While trying the Deseq pass on a few Verilog inputs, I noticed that even a fairly benign multi-port register file would cause the pass to grind to a halt. This commit adds that register file as a test case to
deseq.mlir
. The register file uses a long chain of control flow operations, which causes the DNFs in the Deseq pass to grow beyond 25 distinct input terms, requiring MBs of memory during brute-force DNF minimization steps.This commit makes the Deseq pass a lot more conservative. It no longer tracks operations on the process triggers as a boolean expression in disjunctive normal form with an unbounded number of terms. Instead, the pass now uses a truth table to capture these expressions, and limits the truth table to tracking the process triggers plus an opaque "unknown" term to represent other logic terms. This causes all operations that do not affect the triggers to be effectively absorbed in that "unknown" term. The resulting truth table has at most 5 terms -- past and present value of each trigger, plus the unknown term -- which requires no more than 32 bits to represent as an APInt.

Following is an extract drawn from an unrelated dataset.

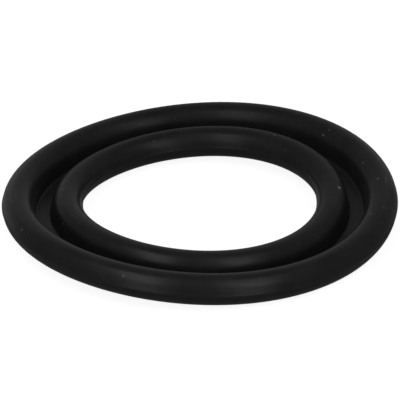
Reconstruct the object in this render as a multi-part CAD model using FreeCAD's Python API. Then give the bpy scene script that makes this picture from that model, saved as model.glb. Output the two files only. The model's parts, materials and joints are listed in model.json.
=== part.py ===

The value tables are also made more efficient. These are used to track the different values and the conditions under which they may be driven to a signal. The conditions are now tracked as compact truth tables as well, and the value itself may be an "unknown" value in case two distinct values may be driven onto a signal without the choice depending on a process trigger.
Furthermore, this commit replaces the original iterative data flow analysis to compute the DNFs and value tables with a depth-first traversal through the IR. This DFS computes the truth tables and value tables as they are needed, which is significantly less work than gratuitously computing them upfront.
As a result, this commit removes a significant scaling hurdle from the Deseq pass and makes it work a lot quicker on larger inputs. It is more conservative now since the pass no longer tracks drive values and drive conditions precisely, but only to the degree necessary to detect the clocking and reset scheme. This is sufficient in practice, though.
Note that the pass currently uses recursion for its DFS. We may want to change this in the future. Converting the recursion to a worklist-based approach is doable but extremely annoying to implement.